Avec tout cela, le fractionnement du vote paraît bien plus fort qu’à l’ordinaire. Bien sûr, les verts existaient déjà, mais ils réalisaient souvent des scores autour de 3-4 % et sont généralement crédités d’au moins 10 % cette année dans la plupart des circonscriptions. Il faut y ajouter la création du Parti populaire du Canada, formation à l’origine libertarienne, mais plutôt de droite rance, portée par l’ex-candidat à la direction du Parti conservateur et député de Beauce Maxime Bernier. Reprenant une rhétorique trumpienne, il a réussi à présenter des candidats partout et à se faire inviter aux débats des chefs, il mène une chaude lutte dans sa circonscription et pourrait être réélu. En ce cas il y aurait six partis représentés à la Chambre des communes le soir de l’élection, une première. Ajoutons-y la possibilité d’élection de l’ex-ministre libérale déclencheure de l’affaire SNC-Lavalin Jody Wilson-Raybould dans Vancouver Granville. Candidate indépendante avec de bonnes chances de réélection, elle a d’ailleurs reçu hier le soutien de la cheffe du Parti vert du Canada, quand bien même le parti présente une candidate dans la circonscription !

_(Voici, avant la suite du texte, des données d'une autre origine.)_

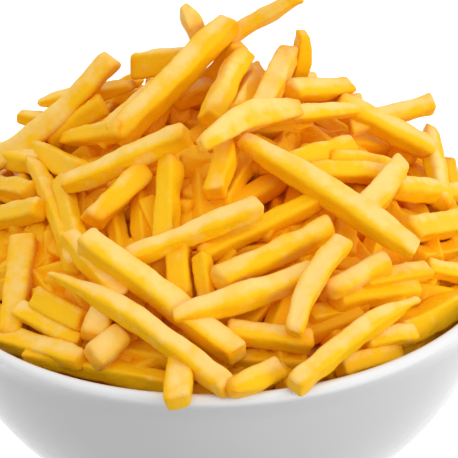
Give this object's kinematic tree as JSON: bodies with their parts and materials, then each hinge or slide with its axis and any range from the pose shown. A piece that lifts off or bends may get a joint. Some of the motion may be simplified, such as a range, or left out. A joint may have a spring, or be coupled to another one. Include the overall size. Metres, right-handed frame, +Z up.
{
  "type": "french fries portion",
  "caption": "Heaped portion of thin square-cut french fries in a deep round white porcelain bowl with a rounded lip and a foot ring.",
  "frame": {"origin": "on the table, at the middle of the bottom of the bounding box, which is the bowl's own axis to within a millimetre", "axes": "+Z up, along the bowl's axis; -Y is the serving side, where a few fries hang over the lip"},
  "size_m": [0.2, 0.2118, 0.1665],
  "materials": {
    "porcelain": "glossy white glaze",
    "fried_potato": "golden fried crust with a slight oily sheen"
  },
  "bodies": {
    "root": {"bowl": "porcelain", "fries": "fried_potato"}
  },
  "joints": []
}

Ce paysage offre donc la perspecpective d’un gouvernement minoritaire à quelques sièges, gouvernement qui devrait alors négocier avec le NPD, les verts ou une indépendante (ou avec Bernier s’il s’agit des conservateurs), potentiellement plusieurs partis. Les verts n’ont d’ailleurs pas exclut une entrée formelle dans un gouvernement, et non juste un soutien, pour une vraie coalition. Là aussi la situation serait inédite au Canada.
Un grand nombre d’enjeux inédits qui font de cette élection un moment particulièrement intéressant de l’histoire politique du pays.